* _DATA FOR THE TASK_

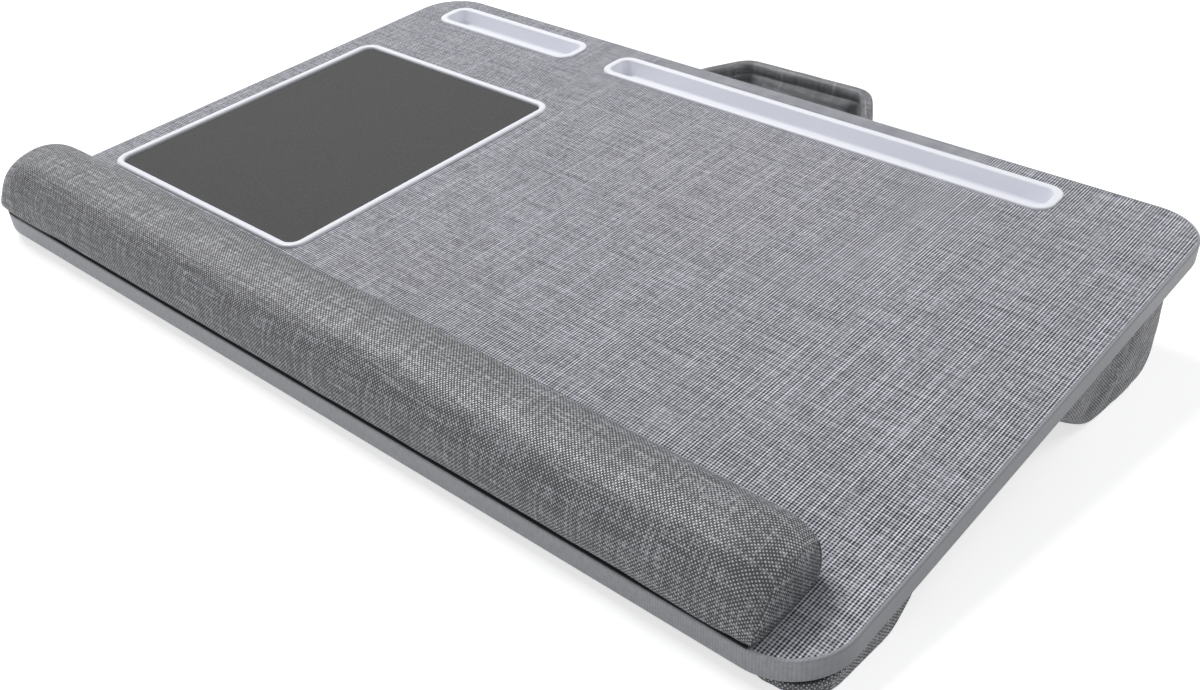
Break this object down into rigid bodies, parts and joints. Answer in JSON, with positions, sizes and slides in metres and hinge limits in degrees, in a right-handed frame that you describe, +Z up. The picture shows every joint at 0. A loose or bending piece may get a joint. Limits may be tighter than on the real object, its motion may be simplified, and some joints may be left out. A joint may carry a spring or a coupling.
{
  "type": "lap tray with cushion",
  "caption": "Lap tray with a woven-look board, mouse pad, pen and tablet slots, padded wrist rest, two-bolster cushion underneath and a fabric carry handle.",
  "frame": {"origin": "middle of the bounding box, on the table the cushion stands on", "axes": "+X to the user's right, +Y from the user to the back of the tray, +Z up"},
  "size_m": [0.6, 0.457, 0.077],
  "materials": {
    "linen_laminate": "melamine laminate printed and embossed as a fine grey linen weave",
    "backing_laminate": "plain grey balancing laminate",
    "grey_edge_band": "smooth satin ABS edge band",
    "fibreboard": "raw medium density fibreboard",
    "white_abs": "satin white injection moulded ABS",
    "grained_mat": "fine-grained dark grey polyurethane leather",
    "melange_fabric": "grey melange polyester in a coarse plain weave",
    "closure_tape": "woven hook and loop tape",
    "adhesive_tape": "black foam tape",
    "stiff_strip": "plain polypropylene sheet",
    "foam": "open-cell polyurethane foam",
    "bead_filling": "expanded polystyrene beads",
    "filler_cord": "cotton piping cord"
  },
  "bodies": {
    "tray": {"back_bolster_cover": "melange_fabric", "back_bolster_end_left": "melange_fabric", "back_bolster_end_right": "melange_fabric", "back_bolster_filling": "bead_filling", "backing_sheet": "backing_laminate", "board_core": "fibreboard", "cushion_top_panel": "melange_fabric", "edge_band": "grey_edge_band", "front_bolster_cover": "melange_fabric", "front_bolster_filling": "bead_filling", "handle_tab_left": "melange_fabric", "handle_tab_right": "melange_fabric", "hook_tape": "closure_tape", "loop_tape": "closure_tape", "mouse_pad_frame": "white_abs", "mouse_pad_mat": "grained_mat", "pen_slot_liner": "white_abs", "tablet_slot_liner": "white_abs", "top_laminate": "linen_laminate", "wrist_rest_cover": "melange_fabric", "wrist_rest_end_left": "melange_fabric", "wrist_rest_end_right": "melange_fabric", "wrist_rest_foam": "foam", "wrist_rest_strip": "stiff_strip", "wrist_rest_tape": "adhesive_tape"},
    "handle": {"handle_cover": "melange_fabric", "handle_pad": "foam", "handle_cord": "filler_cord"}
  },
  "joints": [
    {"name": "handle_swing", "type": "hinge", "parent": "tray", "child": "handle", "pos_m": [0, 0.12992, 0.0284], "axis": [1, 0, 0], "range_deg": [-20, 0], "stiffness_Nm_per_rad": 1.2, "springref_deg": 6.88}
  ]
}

...

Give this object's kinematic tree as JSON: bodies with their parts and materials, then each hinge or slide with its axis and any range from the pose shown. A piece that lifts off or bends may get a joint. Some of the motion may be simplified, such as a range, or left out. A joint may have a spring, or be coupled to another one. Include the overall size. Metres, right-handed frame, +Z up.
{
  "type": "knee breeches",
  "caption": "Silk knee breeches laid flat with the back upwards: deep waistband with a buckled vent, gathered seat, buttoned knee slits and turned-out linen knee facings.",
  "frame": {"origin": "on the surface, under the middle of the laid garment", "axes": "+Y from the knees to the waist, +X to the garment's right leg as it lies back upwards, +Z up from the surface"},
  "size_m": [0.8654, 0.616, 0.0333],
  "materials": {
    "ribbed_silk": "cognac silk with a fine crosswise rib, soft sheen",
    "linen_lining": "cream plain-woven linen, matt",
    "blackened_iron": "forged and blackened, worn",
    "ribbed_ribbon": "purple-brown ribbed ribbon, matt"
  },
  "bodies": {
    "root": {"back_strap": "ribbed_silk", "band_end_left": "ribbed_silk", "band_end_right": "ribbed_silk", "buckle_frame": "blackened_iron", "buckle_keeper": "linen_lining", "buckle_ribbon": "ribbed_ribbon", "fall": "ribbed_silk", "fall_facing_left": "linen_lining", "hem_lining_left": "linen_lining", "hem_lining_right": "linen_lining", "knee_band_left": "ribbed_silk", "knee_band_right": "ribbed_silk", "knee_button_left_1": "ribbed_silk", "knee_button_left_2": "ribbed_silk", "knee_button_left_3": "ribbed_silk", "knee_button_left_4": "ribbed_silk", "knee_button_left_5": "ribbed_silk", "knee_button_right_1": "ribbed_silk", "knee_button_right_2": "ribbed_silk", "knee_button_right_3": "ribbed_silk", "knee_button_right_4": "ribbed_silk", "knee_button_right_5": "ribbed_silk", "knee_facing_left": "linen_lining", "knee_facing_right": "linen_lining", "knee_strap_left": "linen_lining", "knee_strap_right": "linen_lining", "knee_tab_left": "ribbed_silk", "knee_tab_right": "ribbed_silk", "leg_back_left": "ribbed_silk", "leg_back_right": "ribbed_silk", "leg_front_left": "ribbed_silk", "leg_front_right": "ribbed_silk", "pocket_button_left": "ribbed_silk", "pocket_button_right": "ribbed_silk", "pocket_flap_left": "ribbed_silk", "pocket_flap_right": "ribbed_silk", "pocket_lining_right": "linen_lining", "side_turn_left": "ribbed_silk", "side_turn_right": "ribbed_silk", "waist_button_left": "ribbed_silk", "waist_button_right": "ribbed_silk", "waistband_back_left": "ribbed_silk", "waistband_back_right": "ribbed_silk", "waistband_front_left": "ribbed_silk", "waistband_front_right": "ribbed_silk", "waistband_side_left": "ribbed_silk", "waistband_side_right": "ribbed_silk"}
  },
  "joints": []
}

...

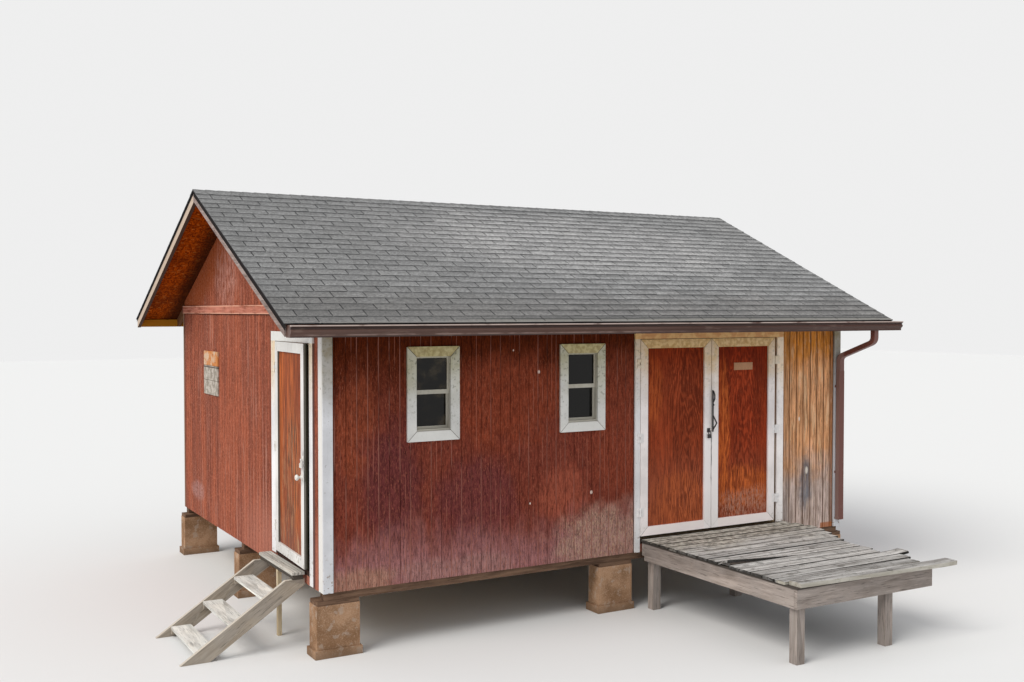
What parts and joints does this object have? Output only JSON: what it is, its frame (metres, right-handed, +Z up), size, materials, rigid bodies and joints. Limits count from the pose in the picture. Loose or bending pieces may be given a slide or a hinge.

* _THE EXERCISE_
Using the listing, say how many lines include the word "handed", and add nothing else.

* _EXERCISE ANSWER_
3